┌────────

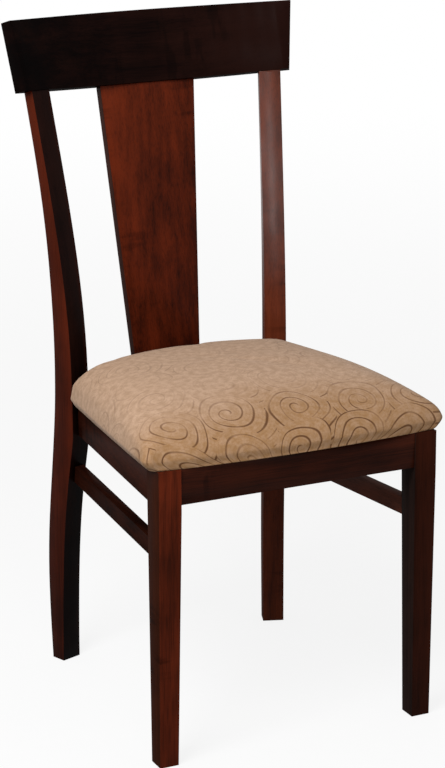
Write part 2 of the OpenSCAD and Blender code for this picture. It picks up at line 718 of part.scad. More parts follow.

└────────
┌────────

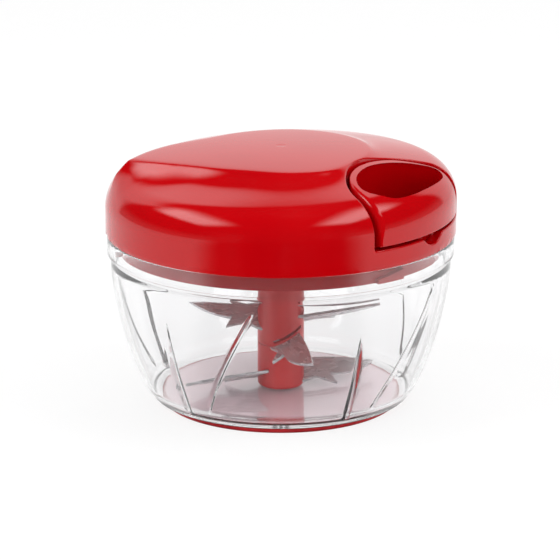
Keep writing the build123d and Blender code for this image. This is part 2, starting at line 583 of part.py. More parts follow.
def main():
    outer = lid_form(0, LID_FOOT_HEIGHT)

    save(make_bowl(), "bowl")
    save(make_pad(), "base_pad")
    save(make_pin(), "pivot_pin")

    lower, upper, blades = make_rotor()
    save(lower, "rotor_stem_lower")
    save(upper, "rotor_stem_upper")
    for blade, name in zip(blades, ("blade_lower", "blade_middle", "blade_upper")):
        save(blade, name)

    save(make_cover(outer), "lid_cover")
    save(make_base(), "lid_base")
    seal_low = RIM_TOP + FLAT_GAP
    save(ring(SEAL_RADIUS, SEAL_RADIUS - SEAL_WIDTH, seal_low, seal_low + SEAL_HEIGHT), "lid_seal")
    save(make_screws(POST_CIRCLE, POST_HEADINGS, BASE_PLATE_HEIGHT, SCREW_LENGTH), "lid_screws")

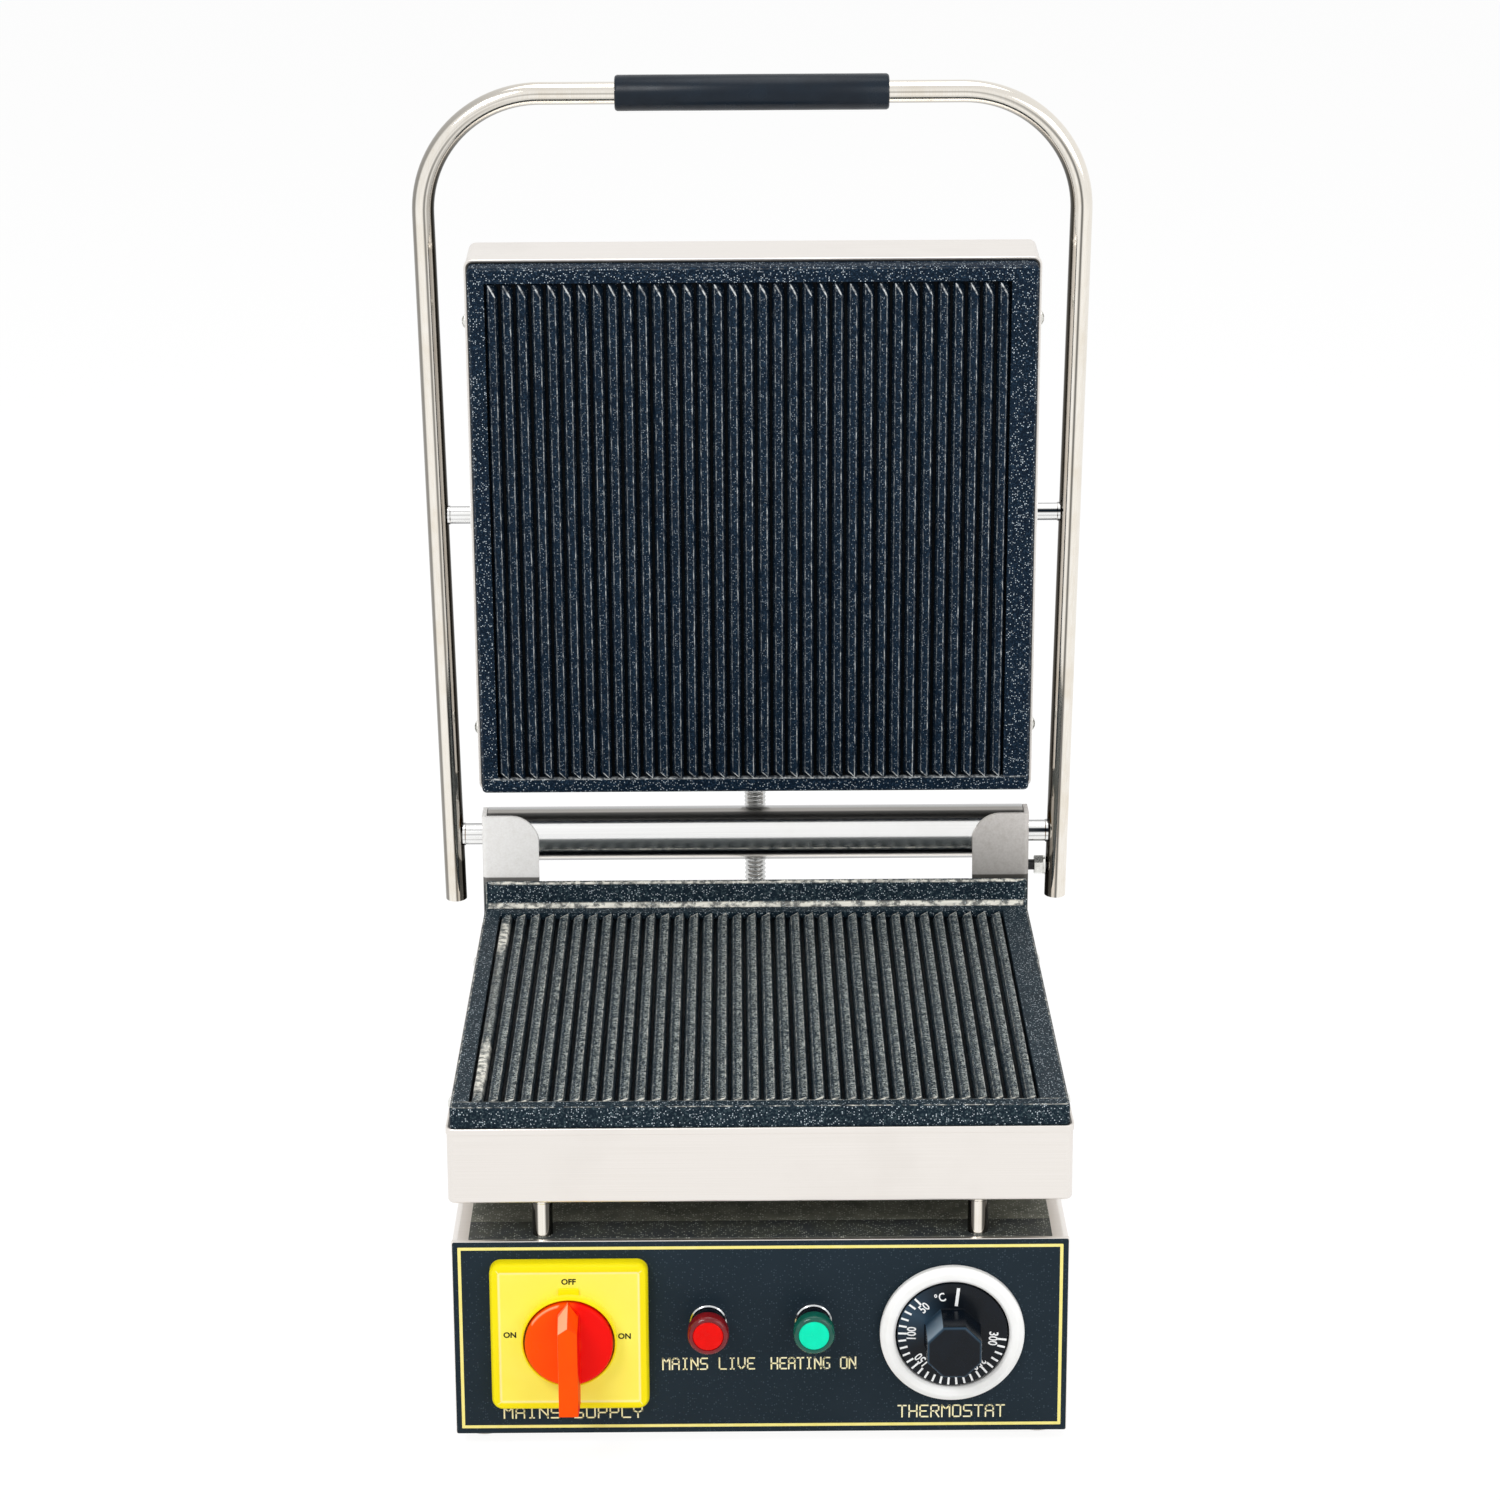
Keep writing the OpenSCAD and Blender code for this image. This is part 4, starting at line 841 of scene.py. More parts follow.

└────────

> [GIVEN EXERCISE]: Only a number is wanted: how many lines contain "code"?

> [TASK ANSWER]: 3